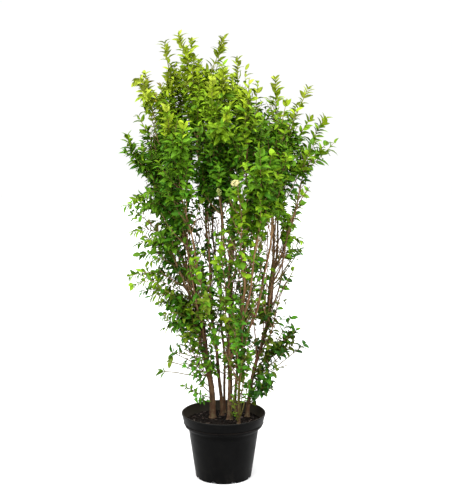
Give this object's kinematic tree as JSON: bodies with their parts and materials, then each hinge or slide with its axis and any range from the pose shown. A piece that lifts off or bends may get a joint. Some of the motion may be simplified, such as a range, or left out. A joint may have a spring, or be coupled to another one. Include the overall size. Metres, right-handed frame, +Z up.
{
  "type": "potted privet shrub",
  "caption": "Upright privet shrub of several slender stems with fine green foliage and a little cream blossom, growing in a round black nursery pot of compost.",
  "frame": {"origin": "middle of the pot's flat underside", "axes": "+Z up, +X to the right-hand side of the plant as seen from the front, +Y towards its back"},
  "size_m": [0.7014, 0.6215, 1.4723],
  "materials": {
    "bark": "rough grey-brown bark",
    "young_bark": "thin olive-brown bark",
    "leaf_bright": "young leaves, satin",
    "leaf_green": "grown leaves, satin",
    "leaf_dark": "old leaves, satin",
    "pot_plastic": "moulded black plastic, satin",
    "compost": "moist peat compost, matt"
  },
  "bodies": {
    "root": {"bough_back_crown": "young_bark", "bough_back_far_left": "young_bark", "bough_back_right": "young_bark", "bough_centre_back": "young_bark", "bough_centre_right": "young_bark", "bough_crown_left": "young_bark", "bough_far_left": "young_bark", "bough_far_right": "young_bark", "bough_front_crown": "young_bark", "bough_front_left": "young_bark", "bough_front_right": "young_bark", "bough_outer_right": "young_bark", "foliage_back": "leaf_bright", "foliage_back_crown": "leaf_green", "foliage_back_far_left": "leaf_green", "foliage_back_left": "leaf_bright", "foliage_back_right": "leaf_green", "foliage_centre": "leaf_bright", "foliage_centre_back": "leaf_bright", "foliage_centre_right": "leaf_bright", "foliage_crown_left": "leaf_bright", "foliage_far_left": "leaf_green", "foliage_far_right": "leaf_green", "foliage_foot_left": "leaf_dark", "foliage_foot_right": "leaf_dark", "foliage_front": "leaf_bright", "foliage_front_centre": "leaf_green", "foliage_front_crown": "leaf_bright", "foliage_front_left": "leaf_bright", "foliage_front_right": "leaf_green", "foliage_inner_left": "leaf_bright", "foliage_left": "leaf_bright", "foliage_low_back": "leaf_dark", "foliage_low_front": "leaf_dark", "foliage_low_left": "leaf_dark", "foliage_low_right": "leaf_dark", "foliage_low_right_crown": "leaf_green", "foliage_middle_back": "leaf_green", "foliage_middle_front": "leaf_green", "foliage_middle_left": "leaf_green", "foliage_middle_right": "leaf_green", "foliage_outer_right": "leaf_bright", "foliage_right": "leaf_bright", "foliage_slender": "leaf_bright", "foliage_upper_left": "leaf_bright", "foliage_upper_right": "leaf_bright", "foliage_waist_back": "leaf_green", "foliage_waist_front": "leaf_green", "foliage_waist_left": "leaf_dark", "foliage_waist_right": "leaf_dark", "pot": "pot_plastic", "soil": "compost", "stem_back": "bark", "stem_back_left": "bark", "stem_centre": "bark", "stem_front": "bark", "stem_inner_left": "bark", "stem_left": "bark", "stem_right": "bark", "stem_slender": "bark"}
  },
  "joints": []
}
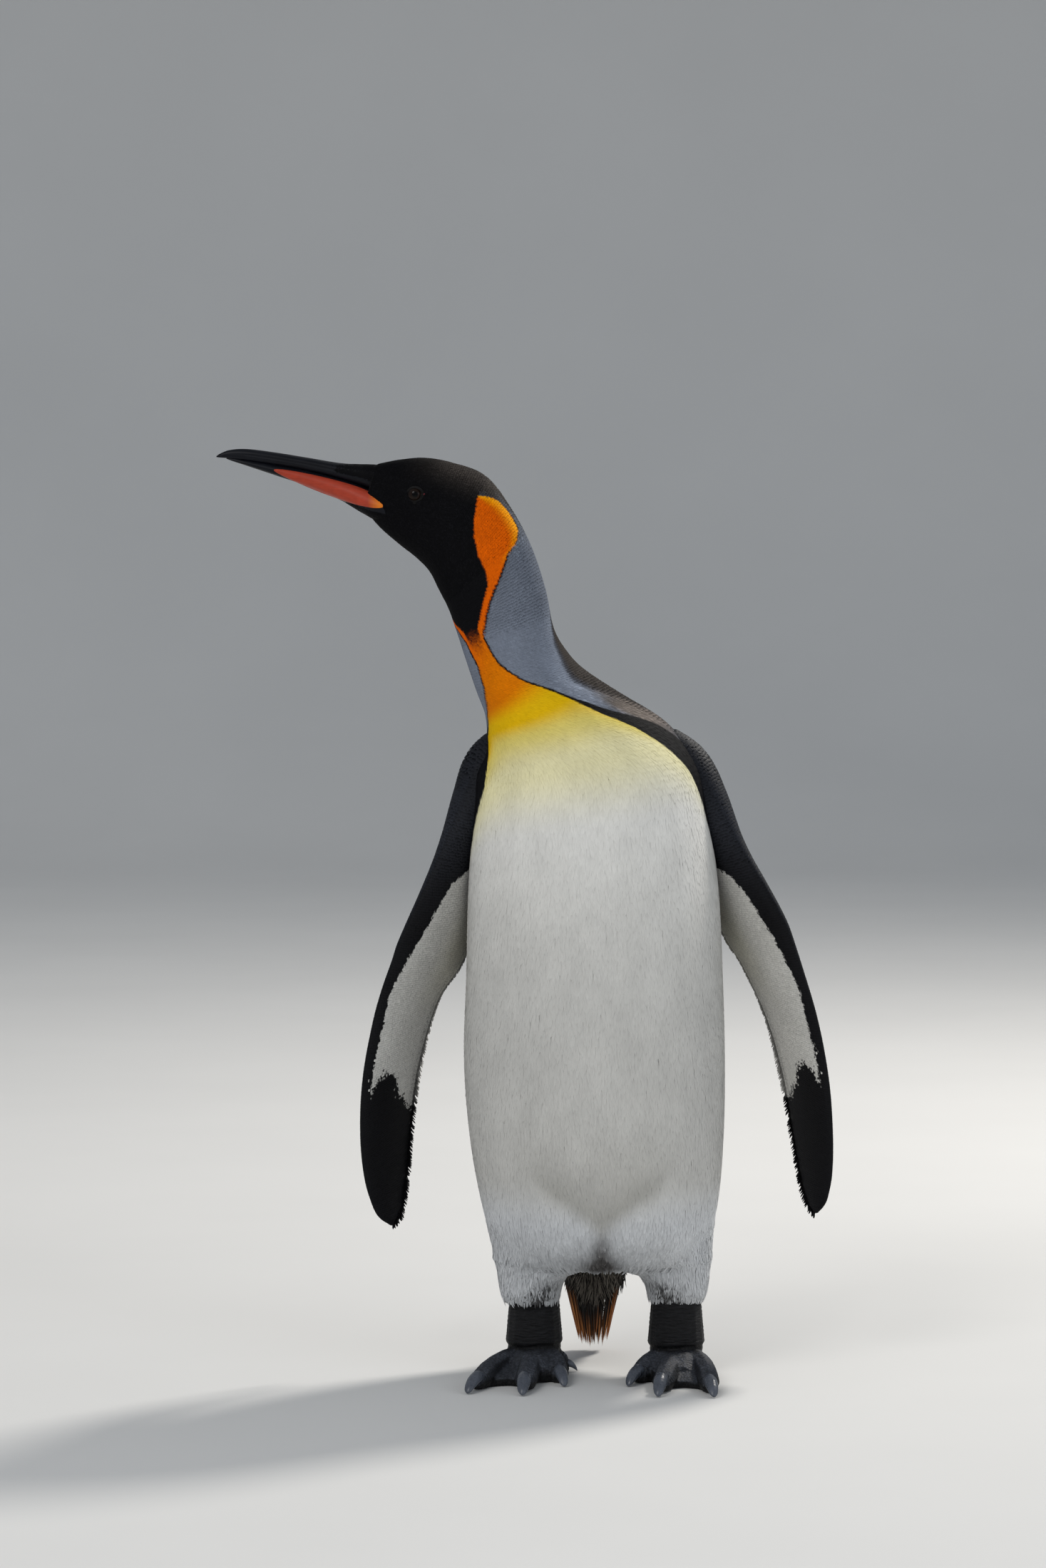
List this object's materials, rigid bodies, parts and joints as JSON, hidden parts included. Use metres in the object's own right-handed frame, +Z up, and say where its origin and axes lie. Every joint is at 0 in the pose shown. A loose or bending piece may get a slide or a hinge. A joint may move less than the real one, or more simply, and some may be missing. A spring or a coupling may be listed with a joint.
{
  "type": "king penguin model",
  "caption": "Life-size still model of a standing king penguin, head turned to its right and flippers held a little out.",
  "frame": {"origin": "middle of the whole bird's box, from bill tip to left flipper and from claws to tail, on the floor between and behind the feet", "axes": "+Z up; the breast and toes face -Y; the bird's left side is +X, and the turned bill points to -X"},
  "size_m": [0.516, 0.2424, 0.7785],
  "materials": {
    "white_plumage": "satin",
    "dark_plumage": "matte",
    "grey_plumage": "matte",
    "bare_skin": "wrinkled, matte",
    "tail_feathers": "matte",
    "claw_horn": "worn horn",
    "bill_horn": "satin horn",
    "bill_plate": "satin horn",
    "eye": "wet gloss"
  },
  "bodies": {
    "root": {"trunk": "white_plumage", "neck": "grey_plumage", "head": "dark_plumage", "bill_upper": "bill_horn", "bill_lower": "bill_horn", "tail": "tail_feathers", "mandible_plate_left": "bill_plate", "eye_left": "eye", "flipper_left": "dark_plumage", "leg_left": "white_plumage", "tarsus_left": "bare_skin", "foot_left": "bare_skin", "claw_left_outer": "claw_horn", "claw_left_middle": "claw_horn", "claw_left_inner": "claw_horn", "claw_left_hind": "claw_horn", "mandible_plate_right": "bill_plate", "eye_right": "eye", "flipper_right": "dark_plumage", "leg_right": "white_plumage", "tarsus_right": "bare_skin", "foot_right": "bare_skin", "claw_right_outer": "claw_horn", "claw_right_middle": "claw_horn", "claw_right_inner": "claw_horn", "claw_right_hind": "claw_horn"}
  },
  "joints": []
}
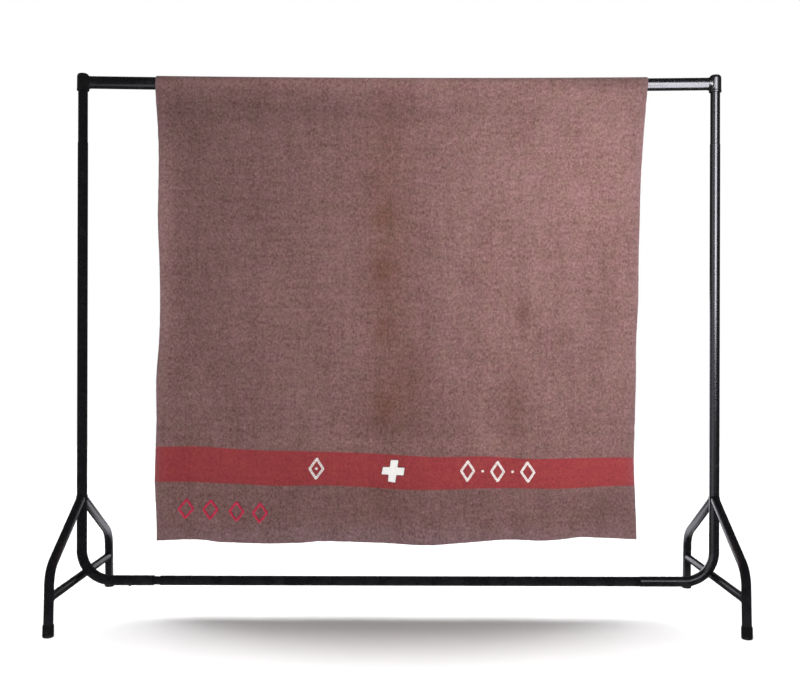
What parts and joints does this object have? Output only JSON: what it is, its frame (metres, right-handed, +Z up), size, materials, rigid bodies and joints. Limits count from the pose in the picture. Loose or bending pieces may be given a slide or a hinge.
::::::::
# Task to carry out:
Print all of the data exactly as it was given.

# Expected answer:
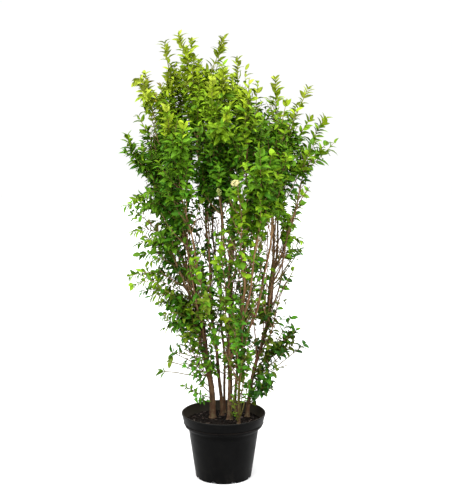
Give this object's kinematic tree as JSON: bodies with their parts and materials, then each hinge or slide with its axis and any range from the pose shown. A piece that lifts off or bends may get a joint. Some of the motion may be simplified, such as a range, or left out. A joint may have a spring, or be coupled to another one. Include the overall size. Metres, right-handed frame, +Z up.
{
  "type": "potted privet shrub",
  "caption": "Upright privet shrub of several slender stems with fine green foliage and a little cream blossom, growing in a round black nursery pot of compost.",
  "frame": {"origin": "middle of the pot's flat underside", "axes": "+Z up, +X to the right-hand side of the plant as seen from the front, +Y towards its back"},
  "size_m": [0.7014, 0.6215, 1.4723],
  "materials": {
    "bark": "rough grey-brown bark",
    "young_bark": "thin olive-brown bark",
    "leaf_bright": "young leaves, satin",
    "leaf_green": "grown leaves, satin",
    "leaf_dark": "old leaves, satin",
    "pot_plastic": "moulded black plastic, satin",
    "compost": "moist peat compost, matt"
  },
  "bodies": {
    "root": {"bough_back_crown": "young_bark", "bough_back_far_left": "young_bark", "bough_back_right": "young_bark", "bough_centre_back": "young_bark", "bough_centre_right": "young_bark", "bough_crown_left": "young_bark", "bough_far_left": "young_bark", "bough_far_right": "young_bark", "bough_front_crown": "young_bark", "bough_front_left": "young_bark", "bough_front_right": "young_bark", "bough_outer_right": "young_bark", "foliage_back": "leaf_bright", "foliage_back_crown": "leaf_green", "foliage_back_far_left": "leaf_green", "foliage_back_left": "leaf_bright", "foliage_back_right": "leaf_green", "foliage_centre": "leaf_bright", "foliage_centre_back": "leaf_bright", "foliage_centre_right": "leaf_bright", "foliage_crown_left": "leaf_bright", "foliage_far_left": "leaf_green", "foliage_far_right": "leaf_green", "foliage_foot_left": "leaf_dark", "foliage_foot_right": "leaf_dark", "foliage_front": "leaf_bright", "foliage_front_centre": "leaf_green", "foliage_front_crown": "leaf_bright", "foliage_front_left": "leaf_bright", "foliage_front_right": "leaf_green", "foliage_inner_left": "leaf_bright", "foliage_left": "leaf_bright", "foliage_low_back": "leaf_dark", "foliage_low_front": "leaf_dark", "foliage_low_left": "leaf_dark", "foliage_low_right": "leaf_dark", "foliage_low_right_crown": "leaf_green", "foliage_middle_back": "leaf_green", "foliage_middle_front": "leaf_green", "foliage_middle_left": "leaf_green", "foliage_middle_right": "leaf_green", "foliage_outer_right": "leaf_bright", "foliage_right": "leaf_bright", "foliage_slender": "leaf_bright", "foliage_upper_left": "leaf_bright", "foliage_upper_right": "leaf_bright", "foliage_waist_back": "leaf_green", "foliage_waist_front": "leaf_green", "foliage_waist_left": "leaf_dark", "foliage_waist_right": "leaf_dark", "pot": "pot_plastic", "soil": "compost", "stem_back": "bark", "stem_back_left": "bark", "stem_centre": "bark", "stem_front": "bark", "stem_inner_left": "bark", "stem_left": "bark", "stem_right": "bark", "stem_slender": "bark"}
  },
  "joints": []
}
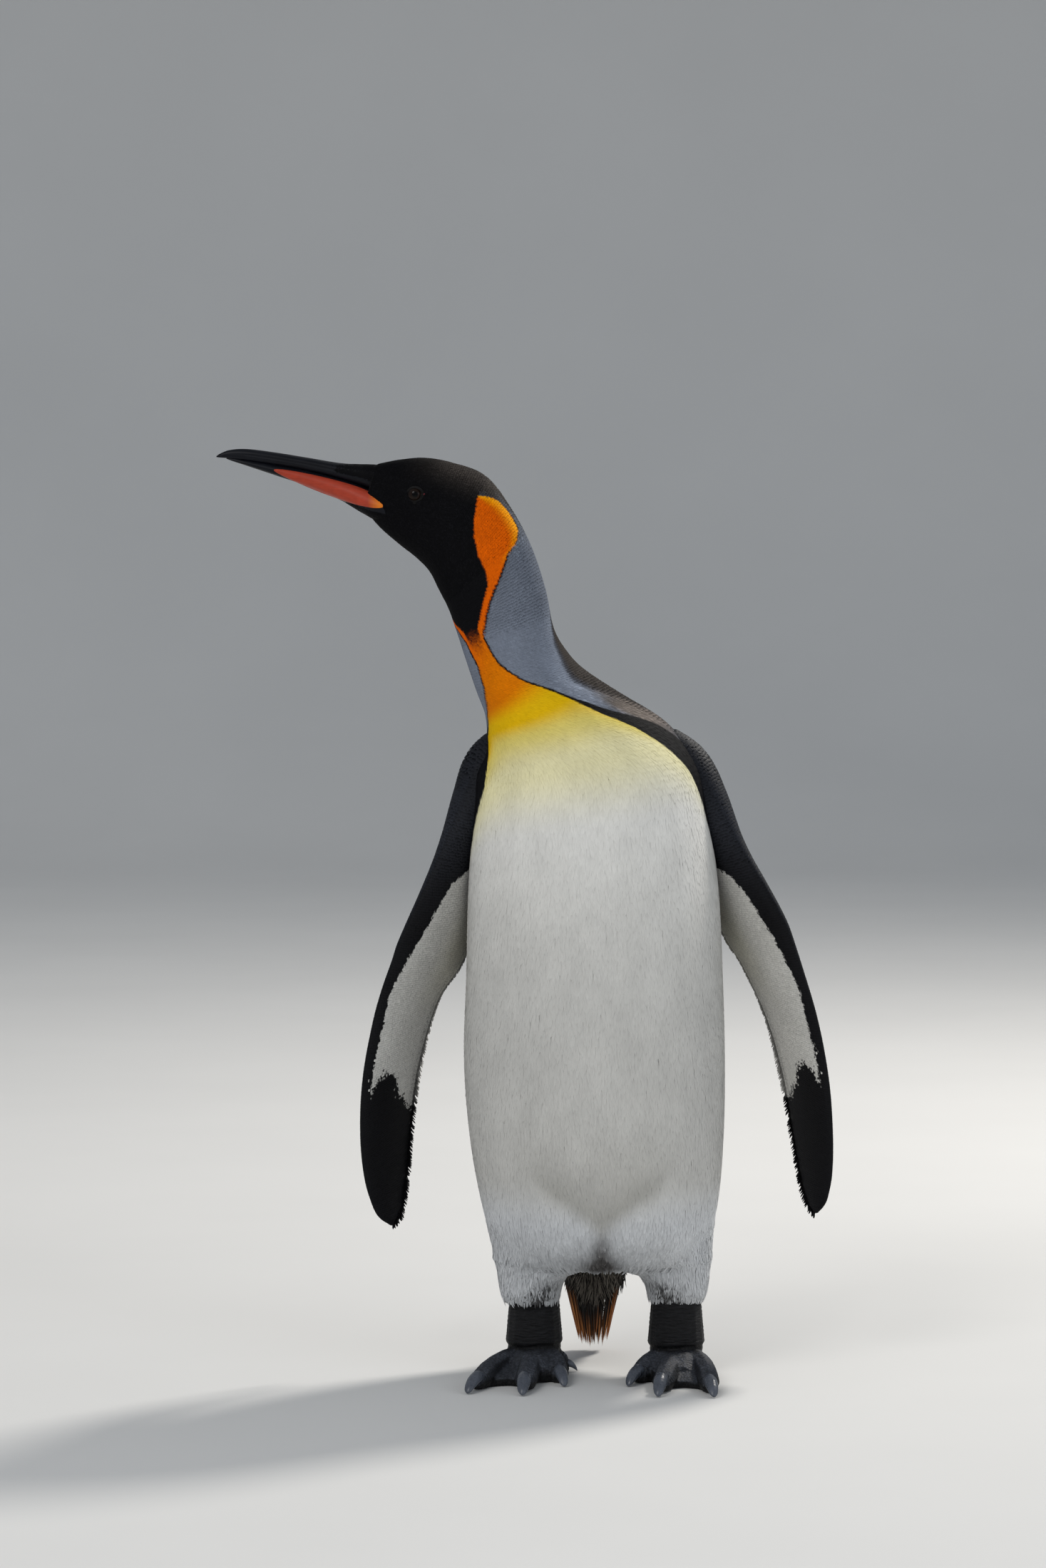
List this object's materials, rigid bodies, parts and joints as JSON, hidden parts included. Use metres in the object's own right-handed frame, +Z up, and say where its origin and axes lie. Every joint is at 0 in the pose shown. A loose or bending piece may get a slide or a hinge. A joint may move less than the real one, or more simply, and some may be missing. A spring or a coupling may be listed with a joint.
{
  "type": "king penguin model",
  "caption": "Life-size still model of a standing king penguin, head turned to its right and flippers held a little out.",
  "frame": {"origin": "middle of the whole bird's box, from bill tip to left flipper and from claws to tail, on the floor between and behind the feet", "axes": "+Z up; the breast and toes face -Y; the bird's left side is +X, and the turned bill points to -X"},
  "size_m": [0.516, 0.2424, 0.7785],
  "materials": {
    "white_plumage": "satin",
    "dark_plumage": "matte",
    "grey_plumage": "matte",
    "bare_skin": "wrinkled, matte",
    "tail_feathers": "matte",
    "claw_horn": "worn horn",
    "bill_horn": "satin horn",
    "bill_plate": "satin horn",
    "eye": "wet gloss"
  },
  "bodies": {
    "root": {"trunk": "white_plumage", "neck": "grey_plumage", "head": "dark_plumage", "bill_upper": "bill_horn", "bill_lower": "bill_horn", "tail": "tail_feathers", "mandible_plate_left": "bill_plate", "eye_left": "eye", "flipper_left": "dark_plumage", "leg_left": "white_plumage", "tarsus_left": "bare_skin", "foot_left": "bare_skin", "claw_left_outer": "claw_horn", "claw_left_middle": "claw_horn", "claw_left_inner": "claw_horn", "claw_left_hind": "claw_horn", "mandible_plate_right": "bill_plate", "eye_right": "eye", "flipper_right": "dark_plumage", "leg_right": "white_plumage", "tarsus_right": "bare_skin", "foot_right": "bare_skin", "claw_right_outer": "claw_horn", "claw_right_middle": "claw_horn", "claw_right_inner": "claw_horn", "claw_right_hind": "claw_horn"}
  },
  "joints": []
}
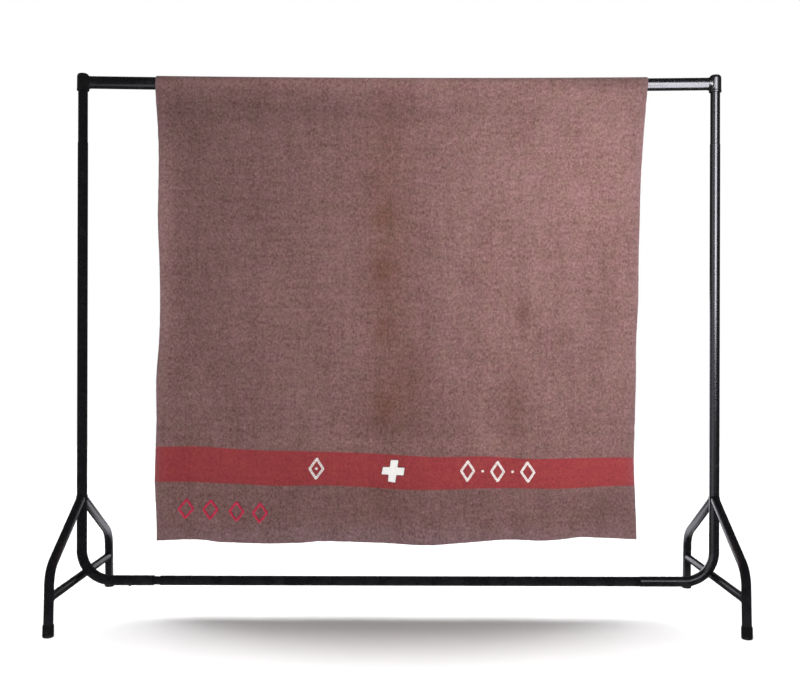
What parts and joints does this object have? Output only JSON: what it is, its frame (metres, right-handed, +Z up), size, materials, rigid bodies and joints. Limits count from the pose in the picture. Loose or bending pieces may be given a slide or a hinge.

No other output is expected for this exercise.